● Items:
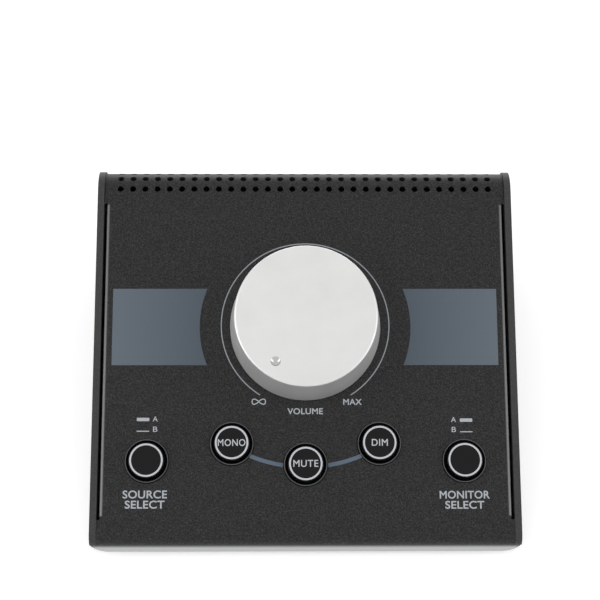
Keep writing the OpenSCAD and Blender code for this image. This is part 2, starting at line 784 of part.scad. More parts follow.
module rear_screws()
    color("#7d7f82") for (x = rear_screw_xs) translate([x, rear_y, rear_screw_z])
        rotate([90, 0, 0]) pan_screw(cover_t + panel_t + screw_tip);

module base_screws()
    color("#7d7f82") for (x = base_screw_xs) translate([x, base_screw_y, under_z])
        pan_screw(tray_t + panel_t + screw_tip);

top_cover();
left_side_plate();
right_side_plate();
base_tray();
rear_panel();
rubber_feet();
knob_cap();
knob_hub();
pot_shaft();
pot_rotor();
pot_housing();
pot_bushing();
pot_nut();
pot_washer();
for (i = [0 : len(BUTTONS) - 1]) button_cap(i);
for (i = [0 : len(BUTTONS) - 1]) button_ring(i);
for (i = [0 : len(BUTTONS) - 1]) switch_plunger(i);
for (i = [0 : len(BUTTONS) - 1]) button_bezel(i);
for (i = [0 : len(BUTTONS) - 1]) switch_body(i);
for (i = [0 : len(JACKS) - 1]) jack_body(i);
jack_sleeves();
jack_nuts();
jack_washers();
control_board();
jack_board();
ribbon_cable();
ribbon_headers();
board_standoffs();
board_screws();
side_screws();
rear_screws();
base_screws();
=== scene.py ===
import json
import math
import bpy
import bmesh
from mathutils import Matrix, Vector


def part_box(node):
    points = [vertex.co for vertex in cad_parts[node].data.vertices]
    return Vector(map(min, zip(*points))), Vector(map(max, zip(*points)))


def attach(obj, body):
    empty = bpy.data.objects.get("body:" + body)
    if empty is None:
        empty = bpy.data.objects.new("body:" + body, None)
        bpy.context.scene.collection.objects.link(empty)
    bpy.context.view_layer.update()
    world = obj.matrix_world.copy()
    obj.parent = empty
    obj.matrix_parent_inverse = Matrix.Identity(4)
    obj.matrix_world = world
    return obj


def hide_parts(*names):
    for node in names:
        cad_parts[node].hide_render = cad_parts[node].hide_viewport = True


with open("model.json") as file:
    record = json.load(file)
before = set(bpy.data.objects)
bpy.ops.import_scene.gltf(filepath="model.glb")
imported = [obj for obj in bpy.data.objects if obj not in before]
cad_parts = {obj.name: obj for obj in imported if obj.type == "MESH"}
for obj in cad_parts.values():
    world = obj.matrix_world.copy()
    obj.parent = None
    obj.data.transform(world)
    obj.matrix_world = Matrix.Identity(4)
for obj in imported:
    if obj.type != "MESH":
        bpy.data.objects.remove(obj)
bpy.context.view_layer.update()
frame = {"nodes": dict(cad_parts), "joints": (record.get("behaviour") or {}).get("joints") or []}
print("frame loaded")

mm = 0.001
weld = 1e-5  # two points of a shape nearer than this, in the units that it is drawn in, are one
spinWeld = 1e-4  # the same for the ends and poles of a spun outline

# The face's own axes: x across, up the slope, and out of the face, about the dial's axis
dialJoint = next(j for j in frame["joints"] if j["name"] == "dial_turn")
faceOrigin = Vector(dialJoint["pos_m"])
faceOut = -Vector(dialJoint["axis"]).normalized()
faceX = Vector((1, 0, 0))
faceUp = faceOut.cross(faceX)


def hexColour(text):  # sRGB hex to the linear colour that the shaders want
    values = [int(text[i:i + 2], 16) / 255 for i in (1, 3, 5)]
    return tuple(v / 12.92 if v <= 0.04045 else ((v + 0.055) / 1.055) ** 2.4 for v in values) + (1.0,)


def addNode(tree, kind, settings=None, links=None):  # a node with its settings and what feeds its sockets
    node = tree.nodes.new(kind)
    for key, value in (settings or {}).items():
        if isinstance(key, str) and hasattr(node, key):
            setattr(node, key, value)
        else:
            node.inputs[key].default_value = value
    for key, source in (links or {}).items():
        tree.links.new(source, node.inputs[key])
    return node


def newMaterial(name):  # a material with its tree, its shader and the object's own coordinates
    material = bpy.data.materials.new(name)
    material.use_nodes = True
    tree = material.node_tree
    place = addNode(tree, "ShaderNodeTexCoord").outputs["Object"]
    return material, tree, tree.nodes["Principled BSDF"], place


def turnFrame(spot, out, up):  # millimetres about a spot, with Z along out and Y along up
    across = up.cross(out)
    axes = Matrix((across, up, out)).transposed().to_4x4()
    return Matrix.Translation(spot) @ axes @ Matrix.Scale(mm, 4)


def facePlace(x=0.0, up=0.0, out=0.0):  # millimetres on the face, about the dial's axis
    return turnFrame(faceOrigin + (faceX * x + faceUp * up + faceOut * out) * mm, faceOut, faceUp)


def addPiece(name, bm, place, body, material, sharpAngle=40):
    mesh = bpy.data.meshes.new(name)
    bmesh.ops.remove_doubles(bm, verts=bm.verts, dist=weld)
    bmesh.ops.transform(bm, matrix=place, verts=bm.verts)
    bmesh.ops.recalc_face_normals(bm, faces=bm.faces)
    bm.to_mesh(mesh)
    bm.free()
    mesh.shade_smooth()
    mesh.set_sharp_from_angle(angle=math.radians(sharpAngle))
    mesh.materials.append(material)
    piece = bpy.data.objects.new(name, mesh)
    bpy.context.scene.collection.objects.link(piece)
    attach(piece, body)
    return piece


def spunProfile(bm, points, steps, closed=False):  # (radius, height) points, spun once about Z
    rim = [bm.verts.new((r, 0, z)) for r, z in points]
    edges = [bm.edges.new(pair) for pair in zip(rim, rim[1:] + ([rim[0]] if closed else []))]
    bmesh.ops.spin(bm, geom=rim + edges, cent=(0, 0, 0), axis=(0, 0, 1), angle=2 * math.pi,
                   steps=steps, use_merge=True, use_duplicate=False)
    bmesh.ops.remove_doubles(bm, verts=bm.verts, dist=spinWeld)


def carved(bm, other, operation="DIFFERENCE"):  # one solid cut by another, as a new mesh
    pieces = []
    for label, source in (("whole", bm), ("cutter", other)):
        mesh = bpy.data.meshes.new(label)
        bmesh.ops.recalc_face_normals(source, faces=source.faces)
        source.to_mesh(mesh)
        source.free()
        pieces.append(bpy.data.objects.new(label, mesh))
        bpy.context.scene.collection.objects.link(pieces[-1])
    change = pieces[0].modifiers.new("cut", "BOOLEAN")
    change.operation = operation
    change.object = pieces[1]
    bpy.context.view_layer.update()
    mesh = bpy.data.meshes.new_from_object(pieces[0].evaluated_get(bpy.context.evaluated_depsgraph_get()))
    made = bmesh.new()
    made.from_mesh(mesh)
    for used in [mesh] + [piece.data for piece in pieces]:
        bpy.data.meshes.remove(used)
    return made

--

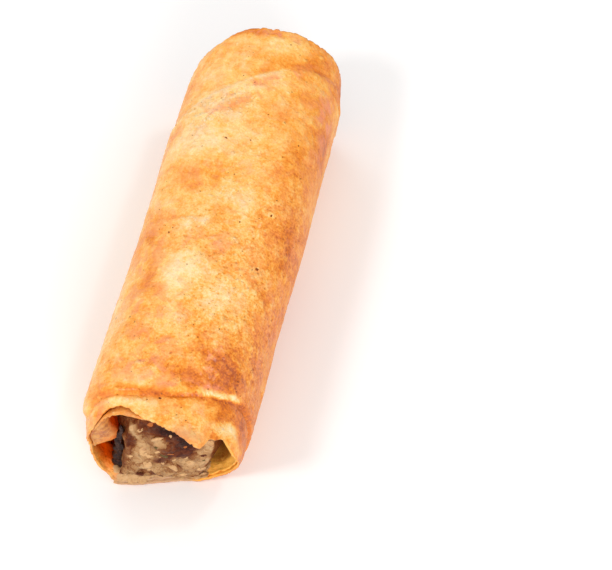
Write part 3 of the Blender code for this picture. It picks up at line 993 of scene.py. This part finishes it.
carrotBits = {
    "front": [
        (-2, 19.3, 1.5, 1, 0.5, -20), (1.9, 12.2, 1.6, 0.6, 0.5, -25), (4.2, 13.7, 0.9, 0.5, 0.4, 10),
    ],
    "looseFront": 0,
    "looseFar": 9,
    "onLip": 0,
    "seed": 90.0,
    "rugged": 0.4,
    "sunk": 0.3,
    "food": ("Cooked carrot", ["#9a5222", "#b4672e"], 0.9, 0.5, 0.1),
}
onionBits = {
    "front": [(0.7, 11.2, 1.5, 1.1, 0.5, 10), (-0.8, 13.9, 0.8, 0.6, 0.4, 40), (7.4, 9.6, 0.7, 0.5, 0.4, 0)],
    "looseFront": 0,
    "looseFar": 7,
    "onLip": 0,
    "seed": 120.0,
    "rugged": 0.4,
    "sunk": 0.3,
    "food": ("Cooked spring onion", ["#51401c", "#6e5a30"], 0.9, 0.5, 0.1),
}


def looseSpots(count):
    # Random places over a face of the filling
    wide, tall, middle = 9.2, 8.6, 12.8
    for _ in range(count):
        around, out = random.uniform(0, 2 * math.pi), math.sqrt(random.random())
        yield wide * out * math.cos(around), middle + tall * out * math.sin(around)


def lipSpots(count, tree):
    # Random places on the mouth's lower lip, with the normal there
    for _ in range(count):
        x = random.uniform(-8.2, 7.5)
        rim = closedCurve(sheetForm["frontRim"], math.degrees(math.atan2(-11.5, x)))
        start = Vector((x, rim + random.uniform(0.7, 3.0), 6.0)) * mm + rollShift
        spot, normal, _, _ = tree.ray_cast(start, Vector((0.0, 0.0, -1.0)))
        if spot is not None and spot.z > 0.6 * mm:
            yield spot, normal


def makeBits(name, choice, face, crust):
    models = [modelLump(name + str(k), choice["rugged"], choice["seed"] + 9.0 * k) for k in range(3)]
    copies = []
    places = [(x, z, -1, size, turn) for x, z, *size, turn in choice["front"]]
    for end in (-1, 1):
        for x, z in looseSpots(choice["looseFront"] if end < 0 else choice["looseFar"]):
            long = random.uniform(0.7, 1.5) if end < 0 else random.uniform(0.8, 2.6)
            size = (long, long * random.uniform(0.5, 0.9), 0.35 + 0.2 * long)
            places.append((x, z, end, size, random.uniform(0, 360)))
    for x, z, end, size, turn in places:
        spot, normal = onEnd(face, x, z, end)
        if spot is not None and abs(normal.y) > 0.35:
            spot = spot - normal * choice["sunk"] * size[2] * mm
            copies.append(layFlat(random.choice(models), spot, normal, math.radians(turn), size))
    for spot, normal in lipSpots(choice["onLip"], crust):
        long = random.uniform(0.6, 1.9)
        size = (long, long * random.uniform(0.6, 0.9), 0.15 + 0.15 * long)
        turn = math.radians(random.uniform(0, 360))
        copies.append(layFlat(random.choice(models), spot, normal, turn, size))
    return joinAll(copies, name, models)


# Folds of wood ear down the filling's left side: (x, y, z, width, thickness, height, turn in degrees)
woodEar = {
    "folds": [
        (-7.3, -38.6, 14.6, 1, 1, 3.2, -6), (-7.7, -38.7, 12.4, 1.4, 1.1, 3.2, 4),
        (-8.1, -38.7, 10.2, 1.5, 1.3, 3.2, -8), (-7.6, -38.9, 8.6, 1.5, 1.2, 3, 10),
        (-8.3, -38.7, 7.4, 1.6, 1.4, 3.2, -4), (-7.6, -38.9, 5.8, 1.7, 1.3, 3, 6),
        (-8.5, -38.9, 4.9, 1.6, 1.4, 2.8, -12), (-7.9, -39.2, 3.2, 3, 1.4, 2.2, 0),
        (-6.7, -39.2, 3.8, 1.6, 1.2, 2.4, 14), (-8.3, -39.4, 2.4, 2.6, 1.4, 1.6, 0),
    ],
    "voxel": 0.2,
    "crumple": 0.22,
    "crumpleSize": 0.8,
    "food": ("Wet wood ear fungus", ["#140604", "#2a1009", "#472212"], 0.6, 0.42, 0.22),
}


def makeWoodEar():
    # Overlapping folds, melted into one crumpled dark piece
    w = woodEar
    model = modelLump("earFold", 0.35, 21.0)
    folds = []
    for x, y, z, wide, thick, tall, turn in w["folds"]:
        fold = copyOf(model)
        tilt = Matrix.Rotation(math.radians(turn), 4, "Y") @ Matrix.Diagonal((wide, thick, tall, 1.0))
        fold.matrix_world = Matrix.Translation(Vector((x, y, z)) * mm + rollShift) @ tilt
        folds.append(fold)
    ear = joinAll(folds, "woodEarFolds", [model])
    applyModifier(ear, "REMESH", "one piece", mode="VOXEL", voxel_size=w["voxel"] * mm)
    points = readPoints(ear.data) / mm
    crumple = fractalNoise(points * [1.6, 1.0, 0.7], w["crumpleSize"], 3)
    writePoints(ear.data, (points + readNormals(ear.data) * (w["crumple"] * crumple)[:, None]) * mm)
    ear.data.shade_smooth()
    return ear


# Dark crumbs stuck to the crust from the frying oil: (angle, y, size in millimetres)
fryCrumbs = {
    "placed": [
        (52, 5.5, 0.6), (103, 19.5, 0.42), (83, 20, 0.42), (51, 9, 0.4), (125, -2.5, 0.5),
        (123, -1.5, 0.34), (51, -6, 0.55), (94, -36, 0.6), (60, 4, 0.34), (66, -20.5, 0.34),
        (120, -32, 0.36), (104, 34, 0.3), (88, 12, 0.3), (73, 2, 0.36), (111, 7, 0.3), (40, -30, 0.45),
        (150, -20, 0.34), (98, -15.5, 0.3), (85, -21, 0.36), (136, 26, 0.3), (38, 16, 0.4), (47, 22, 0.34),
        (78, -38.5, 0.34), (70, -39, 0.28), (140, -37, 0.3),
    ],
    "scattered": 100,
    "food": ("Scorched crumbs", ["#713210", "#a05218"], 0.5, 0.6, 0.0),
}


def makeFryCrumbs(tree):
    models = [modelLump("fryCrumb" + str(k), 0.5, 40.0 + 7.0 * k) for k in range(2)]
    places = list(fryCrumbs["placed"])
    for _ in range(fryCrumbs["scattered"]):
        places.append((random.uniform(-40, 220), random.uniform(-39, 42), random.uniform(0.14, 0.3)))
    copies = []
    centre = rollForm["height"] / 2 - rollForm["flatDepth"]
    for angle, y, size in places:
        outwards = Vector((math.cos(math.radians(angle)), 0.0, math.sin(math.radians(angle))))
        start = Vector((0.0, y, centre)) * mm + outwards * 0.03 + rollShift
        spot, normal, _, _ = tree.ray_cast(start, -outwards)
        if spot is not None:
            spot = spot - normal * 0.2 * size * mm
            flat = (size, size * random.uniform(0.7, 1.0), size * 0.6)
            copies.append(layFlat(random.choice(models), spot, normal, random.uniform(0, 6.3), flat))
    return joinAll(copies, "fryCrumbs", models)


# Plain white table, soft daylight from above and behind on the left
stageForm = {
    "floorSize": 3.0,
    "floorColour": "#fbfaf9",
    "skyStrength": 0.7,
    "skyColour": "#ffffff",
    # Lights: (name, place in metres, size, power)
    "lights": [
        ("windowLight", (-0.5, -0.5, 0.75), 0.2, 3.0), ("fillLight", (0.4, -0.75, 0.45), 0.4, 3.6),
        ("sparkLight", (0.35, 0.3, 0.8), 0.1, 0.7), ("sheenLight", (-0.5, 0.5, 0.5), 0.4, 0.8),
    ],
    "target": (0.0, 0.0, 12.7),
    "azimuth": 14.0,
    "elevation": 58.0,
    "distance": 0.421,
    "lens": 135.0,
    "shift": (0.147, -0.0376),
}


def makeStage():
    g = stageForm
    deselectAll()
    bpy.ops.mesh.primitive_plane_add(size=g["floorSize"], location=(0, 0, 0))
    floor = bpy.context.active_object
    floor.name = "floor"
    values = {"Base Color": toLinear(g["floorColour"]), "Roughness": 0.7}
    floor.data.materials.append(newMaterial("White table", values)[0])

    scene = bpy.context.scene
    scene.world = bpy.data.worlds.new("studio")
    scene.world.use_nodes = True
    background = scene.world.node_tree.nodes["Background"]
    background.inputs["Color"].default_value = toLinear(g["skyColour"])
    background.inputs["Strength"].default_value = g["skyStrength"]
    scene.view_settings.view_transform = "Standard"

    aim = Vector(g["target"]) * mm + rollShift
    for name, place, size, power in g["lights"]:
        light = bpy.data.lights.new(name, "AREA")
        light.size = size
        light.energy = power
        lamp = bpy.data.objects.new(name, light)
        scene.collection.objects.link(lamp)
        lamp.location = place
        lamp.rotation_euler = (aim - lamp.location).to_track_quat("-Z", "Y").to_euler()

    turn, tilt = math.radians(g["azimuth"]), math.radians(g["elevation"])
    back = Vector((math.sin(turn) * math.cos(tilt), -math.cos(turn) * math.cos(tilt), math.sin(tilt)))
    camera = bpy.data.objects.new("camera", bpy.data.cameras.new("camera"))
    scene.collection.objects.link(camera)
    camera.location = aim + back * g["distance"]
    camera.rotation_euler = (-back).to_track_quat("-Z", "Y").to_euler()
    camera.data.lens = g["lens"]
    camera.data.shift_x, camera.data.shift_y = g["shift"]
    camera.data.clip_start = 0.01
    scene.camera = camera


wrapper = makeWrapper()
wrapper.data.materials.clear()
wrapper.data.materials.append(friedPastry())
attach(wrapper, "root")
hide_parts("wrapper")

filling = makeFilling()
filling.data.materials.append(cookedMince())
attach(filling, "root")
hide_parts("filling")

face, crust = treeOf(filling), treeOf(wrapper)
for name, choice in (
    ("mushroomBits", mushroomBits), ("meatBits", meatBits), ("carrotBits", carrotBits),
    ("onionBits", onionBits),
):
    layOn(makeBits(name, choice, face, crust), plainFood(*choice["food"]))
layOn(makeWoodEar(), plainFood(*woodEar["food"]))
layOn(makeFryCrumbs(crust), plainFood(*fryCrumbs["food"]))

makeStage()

● Work to complete:
Output exactly those lines that lie from the line with "bpy.data.objects.remove(obj)" through the line with "return tuple(v /", with both of those lines included.

● Final result:
        bpy.data.objects.remove(obj)
bpy.context.view_layer.update()
frame = {"nodes": dict(cad_parts), "joints": (record.get("behaviour") or {}).get("joints") or []}
print("frame loaded")

mm = 0.001
weld = 1e-5  # two points of a shape nearer than this, in the units that it is drawn in, are one
spinWeld = 1e-4  # the same for the ends and poles of a spun outline

# The face's own axes: x across, up the slope, and out of the face, about the dial's axis
dialJoint = next(j for j in frame["joints"] if j["name"] == "dial_turn")
faceOrigin = Vector(dialJoint["pos_m"])
faceOut = -Vector(dialJoint["axis"]).normalized()
faceX = Vector((1, 0, 0))
faceUp = faceOut.cross(faceX)


def hexColour(text):  # sRGB hex to the linear colour that the shaders want
    values = [int(text[i:i + 2], 16) / 255 for i in (1, 3, 5)]
    return tuple(v / 12.92 if v <= 0.04045 else ((v + 0.055) / 1.055) ** 2.4 for v in values) + (1.0,)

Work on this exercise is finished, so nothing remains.